简体   繁体   中英

How to assign connected subgraph ID to each node in an undirected graph in Oracle SQL?

How to partition a set of links in a link_tbl defined by the from_node and to_node . There are 10M nodes and 25M links (no more than 20 links per node).

For example
在此处输入图片说明

The graph consists of three disjoint subgraphs.

  create table link_tbl as (
  select 'AY' as linkid, 'A' as from_node, 'Y' as to_node from dual union all
  select 'AB', 'A', 'B' from dual union all
  select 'CA', 'C', 'A' from dual union all      
  select 'GE', 'G', 'E' from dual union all
  select 'CB', 'C', 'B' from dual union all
  select 'EF', 'E', 'F' from dual union all
  select 'NM', 'N', 'M' from dual
  );
  --compute subnetid
  select * from link_tbl order by subnetid;

To get a result set with subnetid values?

在此处输入图片说明

I can use a variant of flood fill in Java to assign subgraph id to each node of a graph.
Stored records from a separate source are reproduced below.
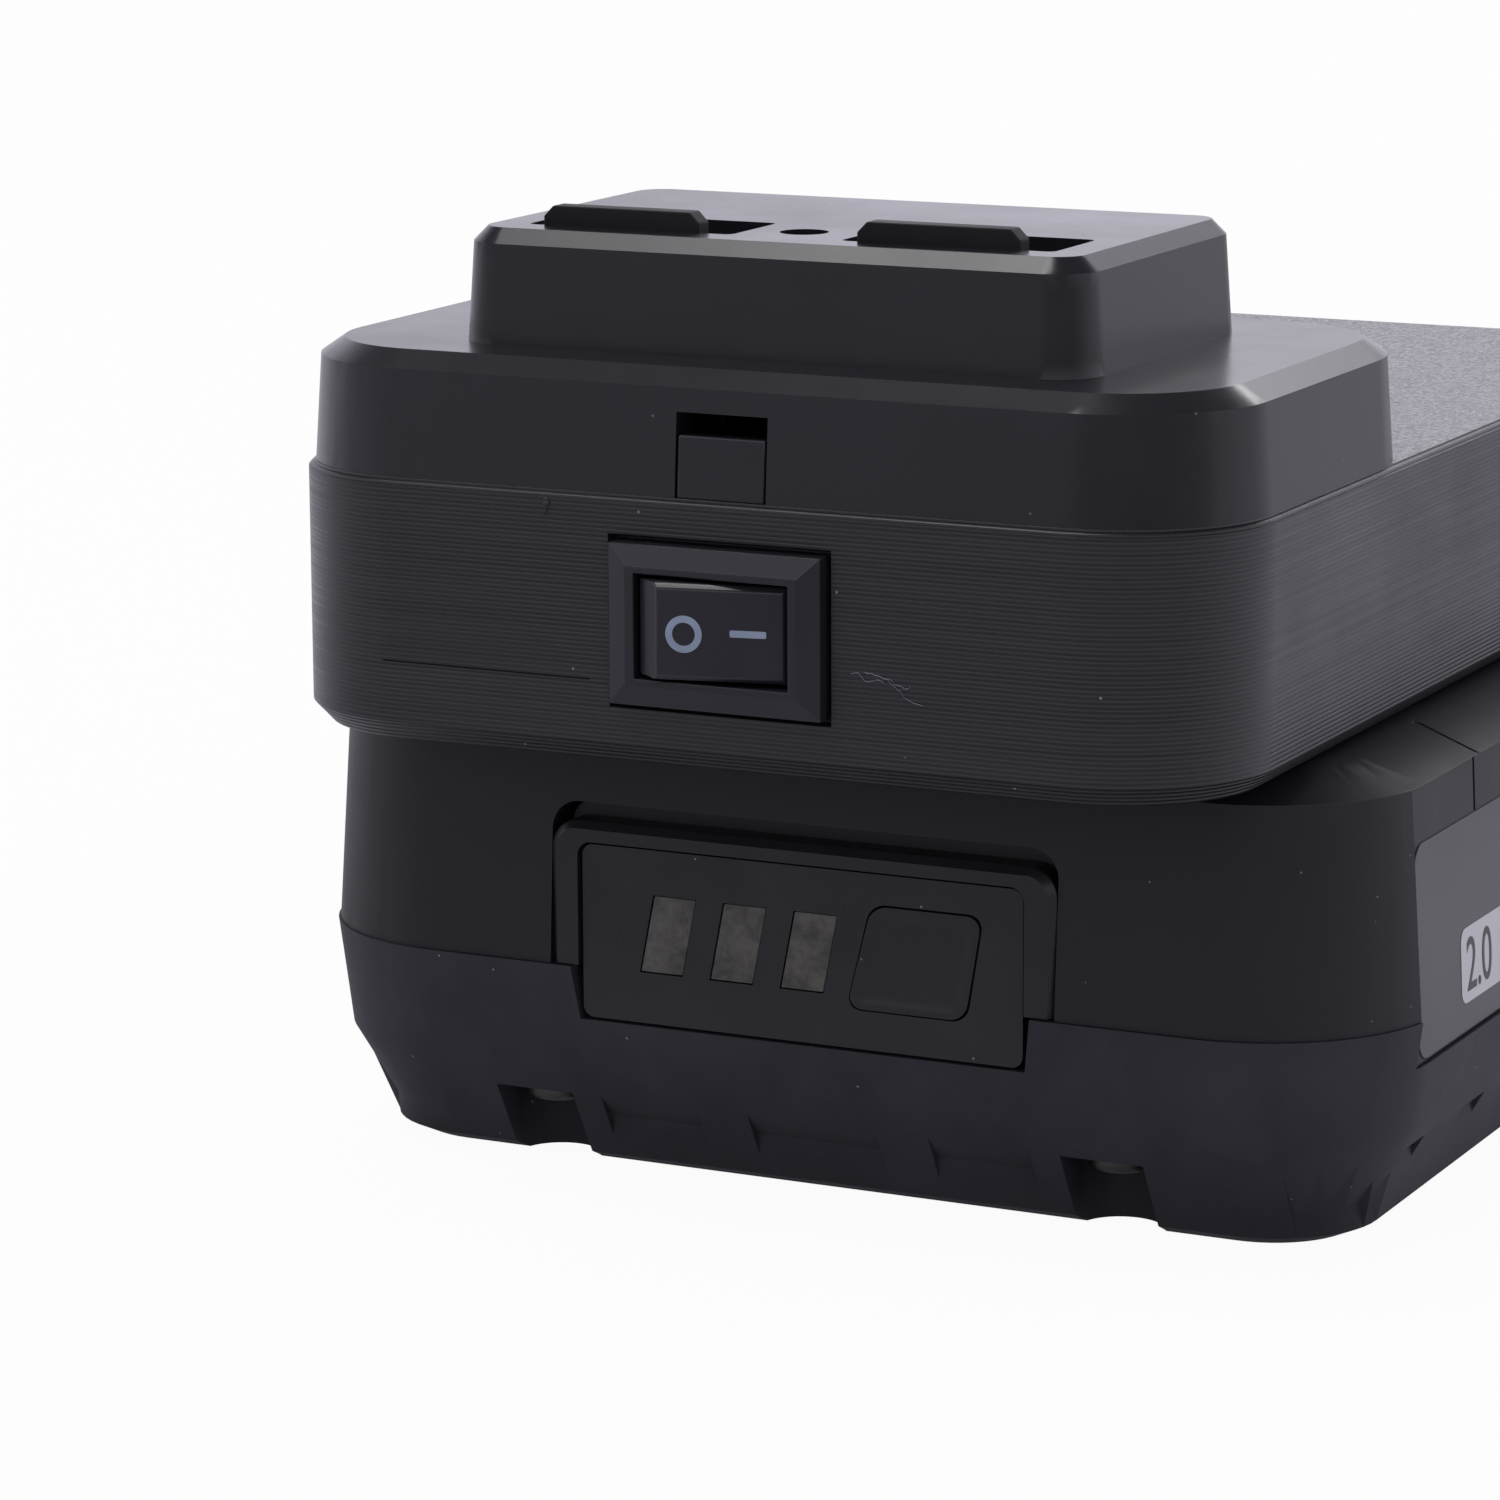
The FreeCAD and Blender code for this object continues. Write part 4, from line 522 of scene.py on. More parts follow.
def pick_edges(piece: Piece, test: Callable[[Vector, Vector], bool]) -> None:
    """Open a piece with the edges selected whose two ends pass a test."""
    points = piece.data.vertices
    pick(piece, "EDGE", piece.data.edges, lambda edge: test(*(points[number].co for number in edge.vertices)))


def draw_out(across: float, along: float, up: float) -> None:
    """Extrude what is selected by a step, in millimetres."""
    bpy.ops.mesh.extrude_region_move(TRANSFORM_OT_translate={"value": (across * MM, along * MM, up * MM)})


def moved(across: float, along: float, up: float) -> Matrix:
    """A move, in millimetres."""
    return Matrix.Translation(Vector((across, along, up)) * MM)


def face_outwards(piece: Piece) -> None:
    """Turn all faces of a piece outwards.

    Args:
        piece: The piece to turn.
    """
    start_edit(piece)
    bpy.ops.mesh.normals_make_consistent(inside=False)
    end_edit()


def apply_place(piece: Piece) -> None:
    """Move a piece's place into its mesh."""
    alone(piece)
    bpy.ops.object.transform_apply(location=True, rotation=True, scale=True)


def modify(piece: Piece, kind: str, **settings: object) -> None:
    """Add a modifier to a piece and apply it.

    Args:
        piece: The piece to change.
        kind: Blender's name for the modifier.
        settings: Properties of the modifier.
    """
    alone(piece)
    bpy.ops.object.modifier_add(type=kind)
    modifier = piece.modifiers[-1]
    for name, setting in settings.items():
        setattr(modifier, name, setting)
    bpy.ops.object.modifier_apply(modifier=modifier.name)


def soften(piece: Piece, width: float, steps: int = 2, angle: float = 32.0,
           edge_finish: int = -1, even: bool = False) -> None:
    """Round a piece's sharp edges and keep its flats flat.

    Args:
        piece: The piece to finish.
        width: Width of the rounding in millimetres.
        steps: Strips across each rounding.
        angle: Only edges sharper than this are rounded, in degrees.
        edge_finish: Material slot of the rounded strips, or -1 for the one beside them.
        even: Whether round corners made of slim triangles are shaded evenly.
    """
    modify(piece, "BEVEL", width=width * MM, segments=steps, limit_method="ANGLE", angle_limit=math.radians(angle),
           miter_outer="MITER_ARC", use_clamp_overlap=True, material=edge_finish)
    smooth(piece, angle, even)


def smooth(piece: Piece, angle: float = 32.0, even: bool = False) -> None:
    """Shade a piece smooth below an angle, with normals that follow its large faces.

    Args:
        piece: The piece to shade.
        angle: Edges sharper than this stay sharp, in degrees.
        even: Whether a face's corner counts as well as its area.
    """
    alone(piece)
    bpy.ops.object.shade_smooth_by_angle(angle=math.radians(angle))
    modify(piece, "WEIGHTED_NORMAL", keep_sharp=True, mode="FACE_AREA_WITH_ANGLE" if even else "FACE_AREA")


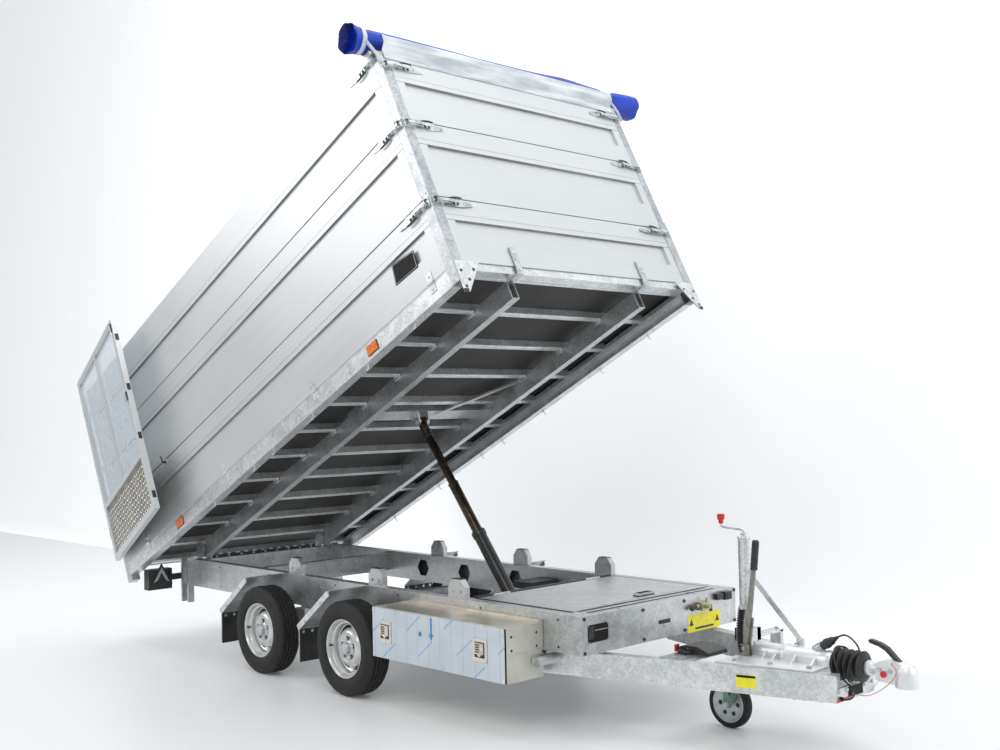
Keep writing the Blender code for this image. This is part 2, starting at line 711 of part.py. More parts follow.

But can this be done in SQL?

Pseudocode:
- Rank nodes with consecutive integers. - Represent links as (node1*100M + node2) as number(19,0) - Union links node1,node2 with node2, node1 and sort - Get first node as an anchor node and add to subgraph_nodes' - Iterate over link table - add node2 to subgraph_nodes if node1 is in (subgraph_nodes) AND node2 not in subgraph_nodes

This should add all connected nodes to subgraph_nodes

This will be sufficient because now I can add subgraph_id' to node table and select all nodes without subgraph id and repeat subgraph analysis.

There are 10M nodes represented as consecutive integers and 25M links (no more than 20 links per node), represented as (from_node*100M + to_node) as ID, from_node, to_node .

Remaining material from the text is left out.